David Bowie’s mugshot conveyed a more ebullient but inebriated time. Photograph: Donaldson Collection/Getty Images

The six-pointed star of the Fulton county sheriff’s office badge and the name of the sheriff, Patrick Labat, sits in the top left hand corner of the picture. But some will be disappointed that Trump is not seen in the classic pose holding a board in front of his chest with his name and date of arrest.

Still, the mugshot will now enter the pantheon of famous-name booking photos, alongside Frank Sinatra looking unperturbed after his arrest in 1938 for “carrying on with a married woman”, and Hugh Grant after he was found with a sex worker on Sunset Boulevard. Trump has some way to go to catch up with the American actor Lindsay Lohan’s eight-year run of mugshots for theft, drugs and driving offences.

The former president’s supporters are already embracing the booking photo as a badge of honour and defiance. It will be held up as evidence that their man will not give up the fight against a system his followers see as ever more determined to bring him down and prevent him returning to the White House.

Far-right congresswoman Lauren Boebert led the way with a tweet proclaiming: “Not all heroes wear capes.”

The president’s detractors, on the other hand, will see the booking photo as evidence that even a man who was once the most powerful person in the land cannot escape the might of the justice system. Some will welcome anything that makes him look even a little bit more criminal as a confirmation that sooner or later he is going to prison. The accused may be presumed innocent until a plea or a jury says otherwise but mugshots can have a way of conveying guilt.

For Trump though, the picture is likely to prove yet another money spinner. Within hours, his campaign fundraising website was advertising T-shirts, bumper stickers and coffee mugs glorifying a martyred Trump with the booking photo above the words “never surrender!”. Sales are likely to be brisk given the enthusiasm with which the former president’s supporters now treat each public humiliation as an accomplishment.

Two impeachments and four sets of indictments, from financial fraud to a slew of charges over the 2020 election, have done little to damage Trump’s standing among the true believers, and have only bolstered his run for the Republican presidential nomination. Such is the strength of that belief that a recent CBS poll showed Trump voters trust him more than their own family members and religious leaders.

Ordinary Americans have already got creative in response to the flood of indictments by mocking up pictures of the former president in an orange jump suit a la Guantánamo prison and in printing T-shirts with Trump in various states of detention with slogans declaring “Trumped up charges”, “Guilty AF”, “Guilty of winning” and “Legend”.

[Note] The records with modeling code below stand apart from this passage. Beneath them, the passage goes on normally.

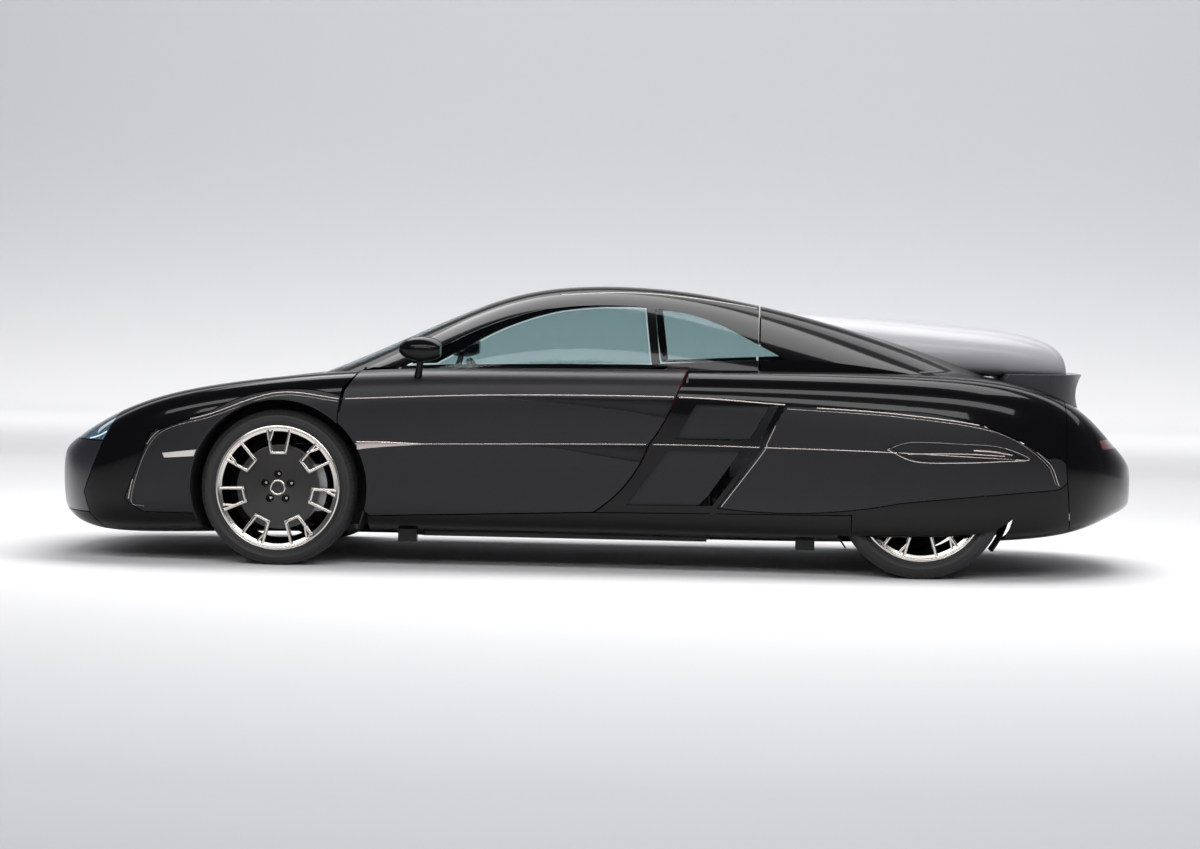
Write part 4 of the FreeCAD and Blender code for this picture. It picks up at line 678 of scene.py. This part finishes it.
def ring_faces(steps, count, swapped):
    """Faces between the closed sections of a ring."""
    faces = []
    for n in range(steps):
        for m in range(count):
            a, b = n * count + m, n * count + (m + 1) % count
            c, d = (n + 1) % steps * count + (m + 1) % count, (n + 1) % steps * count + m
            faces.append((d, c, b, a) if swapped else (a, b, c, d))
    return faces


def lathe(profile, steps, centre, hand):
    """Points and faces of a closed turned ring; the profile runs in radius and outboard height."""
    points = []
    for n in range(steps):
        points += [about(centre, 2 * math.pi * n / steps, radius, hand * out) for radius, out in profile]
    return points, ring_faces(steps, len(profile), hand < 0)


def along_path(points):
    """Even places along straight legs."""
    line = []
    for start, end in zip(points, points[1:]):
        start, end = Vector(start), Vector(end)
        count = max(2, int((end - start).length / path_step))
        line += [start.lerp(end, n / count) for n in range(count)]
    return line + [Vector(points[-1])]


def rounded_path(points):
    """A path in the wheel's face with its inner corners rounded."""
    path = [points[0]]
    for before, corner, after in zip(points, points[1:], points[2:]):
        before, corner, after = Vector(before), Vector(corner), Vector(after)
        start = corner + (before - corner).normalized() * path_corner
        end = corner + (after - corner).normalized() * path_corner
        for n in range(path_corner_steps + 1):
            t = n / path_corner_steps
            path.append(tuple(start * (1 - t) ** 2 + corner * 2 * t * (1 - t) + end * t * t))
    return path + [points[-1]]


def wheel_faces(half):
    """The material of each rim face: 0 dark disc, 1 bright, 2 barrel."""
    def choose(reach, height, facing_out, sideways):
        chosen = np.full(len(reach), 2)
        ribs = reach > rib_start - slack
        chosen[(reach < disc_reach + slack) & (height > half - disc_depth)] = 0
        chosen[ribs & (height > half - rib_face_depth) & (facing_out > 0.5)] = 1
        chosen[(sideways > 0.3) & ribs & (height > half - rib_wall_depth)] = 1
        chosen[(reach > lip_reach) & (height > half - lip_depth)] = 1
        chosen[(reach < hub_reach) & (height <= half - disc_depth)] = 0
        return chosen
    return choose


for end, name, hand, centre, half, rim, radius in corners_of_car:
    body = f"{end}_wheel_{name}"
    rim_node = f"{end}_rim_{name}"
    spun(rim_node, f"{rim_node}_alloy", centre, (wheel_dark, wheel_bright, barrel_dark), wheel_faces(half))
    rib_reach = rim - 0.0195
    loop = rounded_path([(-loop_spread, rib_reach), (-loop_foot, rib_start + loop_lift),
                         (loop_foot, rib_start + loop_lift), (loop_spread, rib_reach)])
    fork = [(-0.040, rib_reach - 0.052), (-0.031, rib_reach - 0.028), (-0.024, rib_reach)]
    crown_out = hand * (half - face_in - 0.0002)
    strips = []
    for n in range(loop_count):
        turn = 2 * math.pi * n / loop_count
        for path in (loop, fork):
            places = []
            for spot in along_path([(leg[0], leg[1], 0) for leg in path]):
                across, up = spot.x * -hand, spot.y
                along = across * math.cos(turn) + up * math.sin(turn)
                rise = up * math.cos(turn) - across * math.sin(turn)
                places.append(Vector((centre[0] + along, centre[1] + crown_out, centre[2] + rise)))
            facings = [Vector((0, hand, 0))] * len(places)
            strips.append(strip(places, facings, crown_width, crown_height, crown_sunk))
    bright = (wheel_bright, body, "wheel_metal")
    turned_out(solid_piece(f"{end}_loops_{name}", *joined(strips), *bright, sharp=0.9))
    edge = half - lip_in
    lip = [(rim - 0.012, edge - 0.003), (rim - 0.011, edge + 0.0005), (rim - 0.008, edge + 0.002),
           (rim - 0.004, edge + 0.002), (rim - 0.0012, edge + 0.0006), (rim - 0.0005, edge - 0.003)]
    solid_piece(f"{end}_lip_{name}", *lathe(lip, 144, centre, hand), *bright, sharp=0.9)
    cap = [(0.0004, half - 0.0150), (0.018, half - 0.0150), (0.0235, half - 0.0158), (0.025, half - 0.0185),
           (0.025, half - 0.024), (0.0004, half - 0.024)]
    solid_piece(f"{end}_cap_{name}", *lathe(cap, 48, centre, hand), wheel_dark, body, "wheel_metal")
    ring = [(0.0255, half - 0.0155), (0.0275, half - 0.0142), (0.0305, half - 0.0142),
            (0.0325, half - 0.0158), (0.0325, half - 0.022), (0.0255, half - 0.022)]
    solid_piece(f"{end}_cap_ring_{name}", *lathe(ring, 64, centre, hand), *bright)
    bolts = []
    for n in range(bolt_count):
        spot = about(centre, 2 * math.pi * n / bolt_count, bolt_circle, 0)
        bolts.append(lathe(bolt_head, 6, spot, hand))
    solid_piece(f"{end}_bolts_{name}", *joined(bolts), *bright, sharp=0.4)

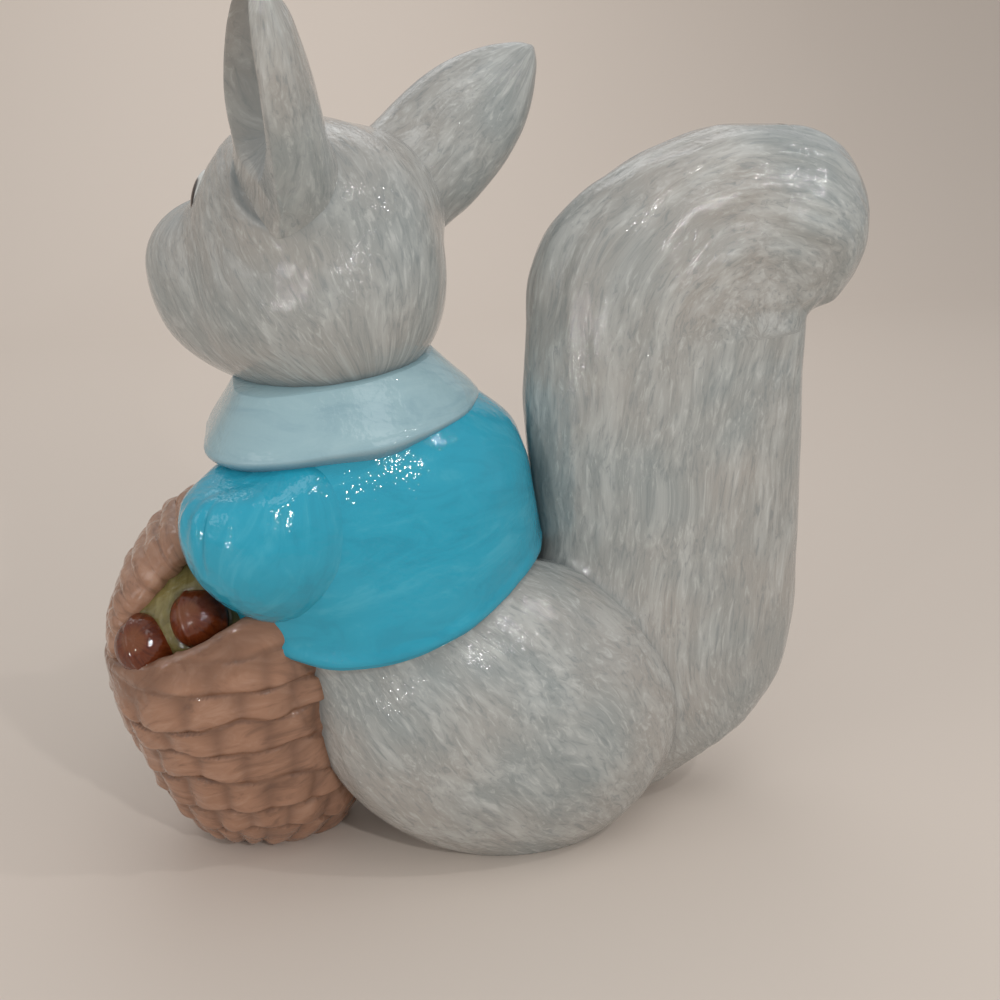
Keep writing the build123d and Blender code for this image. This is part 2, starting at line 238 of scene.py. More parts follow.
@dataclass(frozen=True)
class OvalStack(Form):
    """Ovals one above another in a place. Each row is height, front, back and half width."""

    rows: Points
    inset: float = 0.0
    place: Place = GROUND

    def section(self, height: Points) -> tuple[Points, Points, Points]:
        """The oval at a height, by smooth_read.

        Args:
            height: one or more heights in the stack's place.

        Returns:
            Its middle, half length and half width.
        """
        front, back, half_width = (
            smooth_read(height, self.rows[:, 0], self.rows[:, column]) for column in (1, 2, 3)
        )
        return (front + back) / 2, (back - front) / 2 - self.inset, half_width - self.inset

    def field(self, points: Points) -> Points:
        """The egg's formula in each section, or the height past either end where it is more.

        Args:
            points: where, in millimetres.

        Returns:
            The field at each point.
        """
        across, along, height = np.moveaxis(self.place.local(points), -1, 0)
        middle, half_length, half_width = self.section(height)
        along = along - middle
        k = np.hypot(across / half_width, along / half_length)
        steep = np.hypot(across / half_width**2, along / half_length**2)
        past = np.maximum(height - self.rows[-1, 0], self.rows[0, 0] - height)
        return np.maximum(k * (k - 1) / np.maximum(steep, 1e-6), past)

    def on(self, turn: Points, height: Points) -> Points:
        """Points of the surface: x = w cos t, y = middle + l sin t, z = height.

        Args:
            turn: the turn t round the stack's axis.
            height: the height in its place.

        Returns:
            The points, in the figurine's frame.
        """
        middle, half_length, half_width = self.section(height)
        places = (half_width * np.cos(turn), middle + half_length * np.sin(turn), height)
        return self.place.world(np.stack(np.broadcast_arrays(*places), -1))


@dataclass(frozen=True)
class Tucked(Form):
    """A form that gives way softly to another laid over it."""

    form: Form
    over: Form
    width: float

    def field(self, points: Points) -> Points:
        """The higher of the form's field and the other's turned about, rounded by soft_union."""
        return -soft_union(-self.form.field(points), self.over.field(points), self.width)


@dataclass(frozen=True)
class FlatFooted(Form):
    """A form cut flat at the ground."""

    form: Form

    def field(self, points: Points) -> Points:
        """The form's field, or the depth under the ground where that is more."""
        return np.maximum(self.form.field(points), -points[..., 2])


@dataclass(frozen=True)
class Luted(Form):
    """Several forms joined with soft fillets."""

    forms: tuple[Form, ...]
    width: float

    def field(self, points: Points) -> Points:
        """Each form's field in turn, joined to the rest by soft_union.

        Args:
            points: where, in millimetres.

        Returns:
            The field at each point.
        """
        total = self.forms[0].field(points)
        for form in self.forms[1:]:
            total = soft_union(total, form.field(points), self.width)
        return total


# ---------------------------------------------------------------- grids of rings

POLE_GAP = 0.02  # radians from each pole to the first ring
HALVINGS = 22  # 160 mm halved so often is far under a thousandth of a millimetre
REPEATS = 12  # enough for an edge's height to settle


def turns(columns: int) -> Points:
    """Even turns round a ring, anticlockwise seen from its high pole."""
    return np.linspace(0, 2 * np.pi, columns, endpoint=False)


def normals(rings: Points) -> Points:
    """Outward unit normals: the step round each ring crossed with the step to the next ring."""
    around = np.roll(rings, -1, axis=1) - np.roll(rings, 1, axis=1)
    return unit(np.cross(around, np.gradient(rings, axis=0)))


def ray_rings(form: Form, place: Place, rows: int, columns: int, reach: float = 120.0) -> Points:
    """Rings where rays from a place's origin leave a form, found by halving.

    Args:
        form: the form, which the origin lies inside.
        place: its origin and the Z that the rings stand round.
        rows: rings from the low pole to the high one.
        columns: points in each ring.
        reach: a distance outside the form on every ray.

    Returns:
        The rings, in millimetres.
    """
    rises = np.linspace(POLE_GAP, np.pi - POLE_GAP, rows)
    rise, turn = np.meshgrid(rises, turns(columns), indexing="ij")
    local = (np.sin(rise) * np.cos(turn), np.sin(rise) * np.sin(turn), -np.cos(rise))
    rays = np.stack(local, -1) @ place.axes
    low, high = np.zeros(rays.shape[:2]), np.full(rays.shape[:2], reach)
    for _ in range(HALVINGS):
        half = (low + high) / 2
        inside = form.field(place.origin + rays * half[..., None]) < 0
        low, high = np.where(inside, half, low), np.where(inside, high, half)
    return place.origin + rays * low[..., None]


def raise_by(rings: Points, height: Points) -> Points:
    """Move rings out along their normals by a height in millimetres."""
    return rings + normals(rings) * height[..., None]


def meet(rings: Points, neighbours: tuple[Form, ...], width: float) -> Points:
    """Raise rings into a fillet at each neighbour in turn, by width/4 (1 - gap/width)^2.

    Args:
        rings: the rings.
        neighbours: the forms that they come near.
        width: the gap at which the fillet begins, in millimetres.

    Returns:
        The rings with their fillets.
    """
    for neighbour in neighbours:
        gap = ramp(np.abs(neighbour.field(rings)), 0, width)
        rings = raise_by(rings, width / 4 * (1 - gap) ** 2)
    return rings


def rolled(edge: Points, inward: Points, radius: float, roll: Points, foot: float) -> Points:
    """A rolled lip: edge + radius (1 - cos roll) inward + radius (sin roll - foot) up.

    Args:
        edge: the ring that the lip starts from.
        inward: each point's level direction inward.
        radius: the roll's radius in millimetres.
        roll: the angle of each ring of the lip.
        foot: sine of the angle at the edge.

    Returns:
        The lip's rings.
    """
    roll = roll[:, None]
    lip = edge + inward * (radius * (1 - np.cos(roll)))[..., None]
    return lip + UP * (radius * (np.sin(roll) - foot))[..., None]


def crease_shade(points: Points, neighbours: tuple[Form, ...], reach: float) -> Points:
    """How much painted shade lies in the creases: falls off by exp(-gap / reach) from a neighbour.

    Args:
        points: where.
        neighbours: the forms that make the creases.
        reach: how far the painted shade reaches from a crease, in millimetres.

    Returns:
        A share from 0 to 1 for each point.
    """
    pool = np.zeros(points.shape[:-1])
    for neighbour in neighbours:
        # painted shade, darkest where a neighbouring form comes close
        pool = np.maximum(pool, np.exp(-np.abs(neighbour.field(points)) / reach))
    return pool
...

There will be plenty who will challenge Don Jr’s claim that the mugshot has instantly become the most iconic photo in US political history. Pictures of John F Kennedy’s assassination or Martin Luther King Jr leading the march for freedom or a host of other historic moments will surely prove more enduring.

But as with the gangsters and rock stars, Trump’s booking photo may come to define an era – one of unusual political turmoil that has yet to resolve whether his next mugshot is as an inmate.